A few months ago, the Editorial Board called for a gubernatorial-level commission to recommend a strategy for addressing the housing ills that are becoming a drag on prosperity throughout the state. I'd second that motion. And I'd say that no matter who wins the city elections on Nov. 7, mayoral-level commissions are in order in both cities to sort through the ideas that this campaign generated and offer guidance about which notions belong in a citywide housing strategy. If it could be a two-city or a regional housing strategy, so much the better.

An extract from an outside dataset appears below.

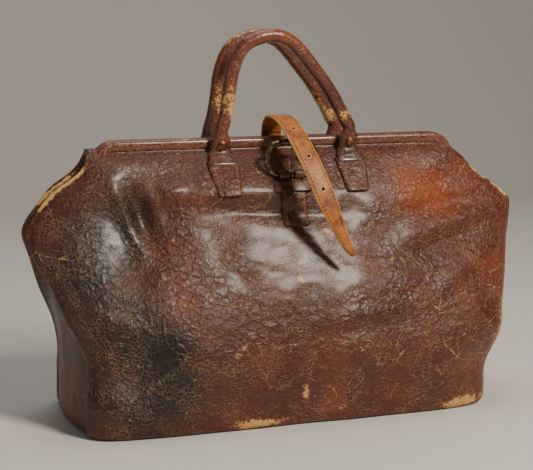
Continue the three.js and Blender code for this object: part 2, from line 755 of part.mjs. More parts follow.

"Evicted" makes a moving case for change. The people whose stories Desmond tells are evicted because they are poor. But they are also poor because they were evicted or otherwise abused by a housing system that's rigged against them.

Desmond said that since his book's release, he's met "so many people around the country who have given their lives over to this issue. They've been fighting to reduce family homelessness and prevent evictions for years and years. The book has opened some doors for them." He's proud to be their ally, he said.

If candidates for city offices are true to their words in this fall's campaign, Minnesota's advocates for affordable housing should find more allies in the twin City Halls come January.